In Summer 2019, I participated in PRISM with faculty member Dr. Kathy Gee and partner Curran Atkinson.
Perspectives on Research in Science and Mathematics, or PRISM, is an intense and competitive 8-week summer research experience.
We researched control and mitigation techniques for mosquitoes in rainwater harvesting systems. Rainwater harvesting is a viable method for stormwater management; however, they can attract mosquitoes when unmaintained. As this increases as a public health risk due to their capability of spreading arboviral diseases, it is important to provide rainwater harvesting system owners with a successful method of controlling mosquitoes.
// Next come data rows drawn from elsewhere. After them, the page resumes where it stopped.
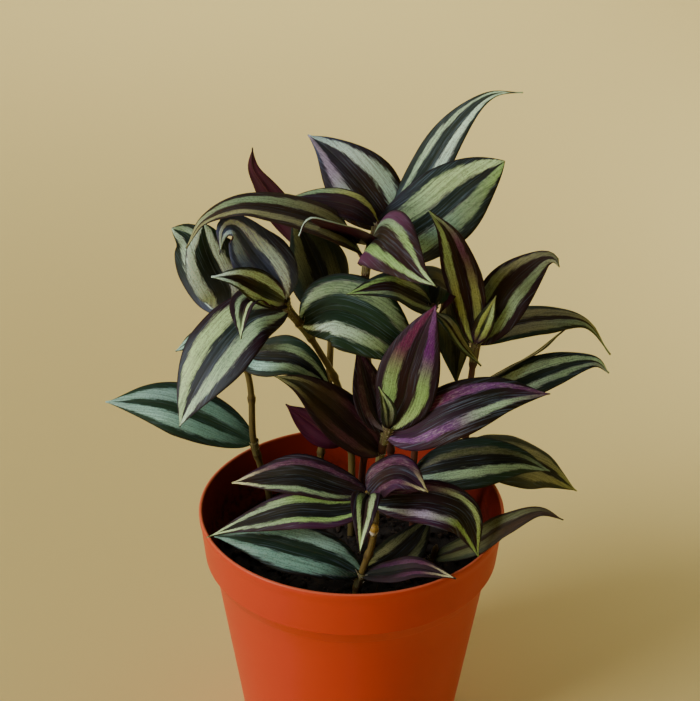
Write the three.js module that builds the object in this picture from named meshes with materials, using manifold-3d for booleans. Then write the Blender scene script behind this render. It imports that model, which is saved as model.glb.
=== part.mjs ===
// A potted tradescantia (Tradescantia zebrina): a tapered plastic nursery pot filled
// with soil, and leafy shoots whose keeled, pointed leaves arch out on every side.
// Millimetres, +Z up, the origin at the centre of the pot's flat underside.
import * as THREE from "three";
import { mergeVertices } from "three/addons/utils/BufferGeometryUtils.js";
import Module from "manifold-3d";

const wasm = await Module();
wasm.setup();

// Pot
const potHeight = 105;
const rimRadius = 60;
const bandHeight = 19.5;
const bandFootRadius = 57.9;
const stepHeight = 6.2;
const neckRadius = 54.1;
const baseRadius = 42.6;
const potWall = 1.4;
const potFloor = 2;
const lipThickness = 1.9;
const lipRound = 0.6;
const edgeRound = 0.5;
const baseChamfer = 1;
const potSides = 54;
const drainCount = 6;
const drainRadius = 4;
const drainRingRadius = 28;
const holeSides = 10;
const cutMargin = 1;

// Soil
const soilHeight = 83;
const soilGap = 0.3;
const cornerGap = 0.2;
const neckGap = 1.5;
const soilRings = [44, 33, 22, 11, 0];
const soilSides = 30;
const soilLump = 1.1;
const fineLumpShare = 0.45;
const broadWave = [0.13, 0.11];
const broadPhase = [0.7, -0.4];
const fineWave = [0.31, -0.22];

// Stems and the holes that they stand in
const stemRadius = 1.6;
const stemSides = 6;
const stemStep = 8;
const stemDepth = 24;
const stemClearance = 0.6;

// Leaves
const leafThickness = 0.7;
const leafSpacing = 7;
const leafColumns = 4;
const leastRows = 5;
const leafCup = THREE.MathUtils.degToRad(26);
const footHalfWidth = 0.8;
const tipHalfWidth = 0.4;
const defaultWidest = 0.4;
const defaultPoint = 1.2;
const baseRoundness = 0.6;
const tipCurve = 1.7;
const endFold = 1.15;
const middleUnfold = 0.3;

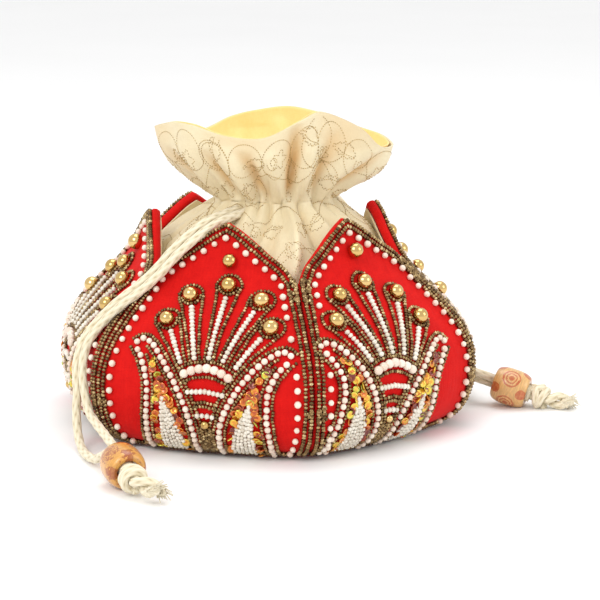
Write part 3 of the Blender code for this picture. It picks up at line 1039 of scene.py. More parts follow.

The goal of this study was to evaluate four techniques that could potentially decrease the presence of mosquitoes in rainwater harvesting systems. In three rounds, we sampled mosquito larvae and adults to determine which was the most effective in reducing mosquito populations. Treatments tested include: two types of biological larvicide (Natular® DT Tablets and Mosquito Dunks®), screening an/or sealing any entrances in the tank, and weekly draining of the tank via an automated valve. Larvae were trapped using larval traps replicated from Harrison et al., 1982. Adults were also sampled using Gravid and BG-Sentinel traps as an environmental comparison. Larvae and adults were counted and identified to species. Although the results are being statistically evaluated at this time, the results from this research could potentially be presented to rainwater harvesting system owners to inform them on effective treatment methods for mosquitoes and increase public safety. This research experience has made me realize how climate change is impacting public health.
PRISM has been a pivotal point in my undergraduate career. Throughout the eight weeks, I was constantly learning through my research, and Dr. Gee challenged me with our intensive field work and laboratory skills. In the end, my confidence soared as an aspiring scientist. This program is critical for fostering the gifts of young science students at Longwood and creating a meaningful experience for a future generation of researchers and citizen leaders. I am grateful to have had the opportunity to do graduate-level work as a rising junior.
The artifact I chose was our submission for the student poster competition at the 73rd Annual Virginia Mosquito Control Association Conference in Virginia Beach. The conference took place from January 27th – 29th. We placed 4th in the competition. The conference allowed my research team to network with mosquito control municipalities across the state of Virginia. Also, we were able to learn about current research being conducted in public health, stormwater management, and mosquito control thatrelated to our project.